Xerra's Blog

Drunken coder ramblings

Putting it all on screen —

With a mocked up game board in place it’s straight onto probably the hardest part of the project, which is handling all the objects needed for the game. There are 14 holes to keep track of on the board, and 48 pegs. We need to know the hole location of each of those pegs, the x and y positions of them on screen, the status of these pegs (as they could be moving between holes) and what kind of pegs they actually are.

I’m using some basic gem graphics for the players view and they’re going to need to be shuffled around within the hole they are in so it looks like there are however many gems in that hole, even if I have a counter displayed as well. Sticking them all on one central spot is useless as it’s going to look like each hole only has one gem when it could have loads.

So my problem at present is getting a structure in space probably for the board, where it keeps track of how many pegs are in each location, a total counter, which can update dynamically as pegs hit the stash, and the actual data for each peg itself, as there is several bits of information for each object there, too.
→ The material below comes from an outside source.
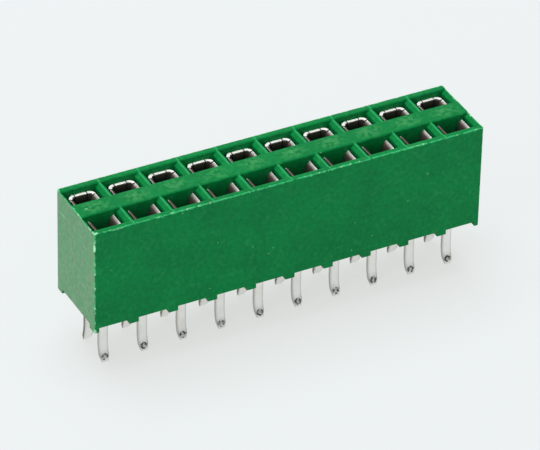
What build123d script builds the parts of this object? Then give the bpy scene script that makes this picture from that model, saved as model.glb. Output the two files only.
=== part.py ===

I approached this with pseudo code first. Just writing on paper how it should work and putting it into actual code on the page as far as I could remember the syntax at the time. Naturally, with the worlds worst memory for remembering stuff like this, it wasn’t brilliant, so I dumped what I have into the editor and have to tinker around with that to display some counters and feed it some dummy move data to make sure it’s all going to work correctly as actual player movements.

The board object itself, with holes in place is also going to be needed for an AI to work out how many pegs are in each hole when it’s their move so they can react accordingly. It can be programmed to do different things depending on some kind of a user setting but , in most AI, it would be logical to almost always go for a move where you can capture five or more pegs in one go, even if the player is setting them up to get an even greater return. Only a very sharp AI should be able to work this out as most players would play that way, too.

I’ve mapped out the areas where player is going to click to choose a hole to move from as that’s going to be needed for input before I can do any of this. Some kind of visual feedback will need to go in there so player can know they have clicked and the move is taking place. Not sure how I’ll handle that from the computer playing his move as I can’t imagine any kind of AI needed being so time insensitive that there will be a delay.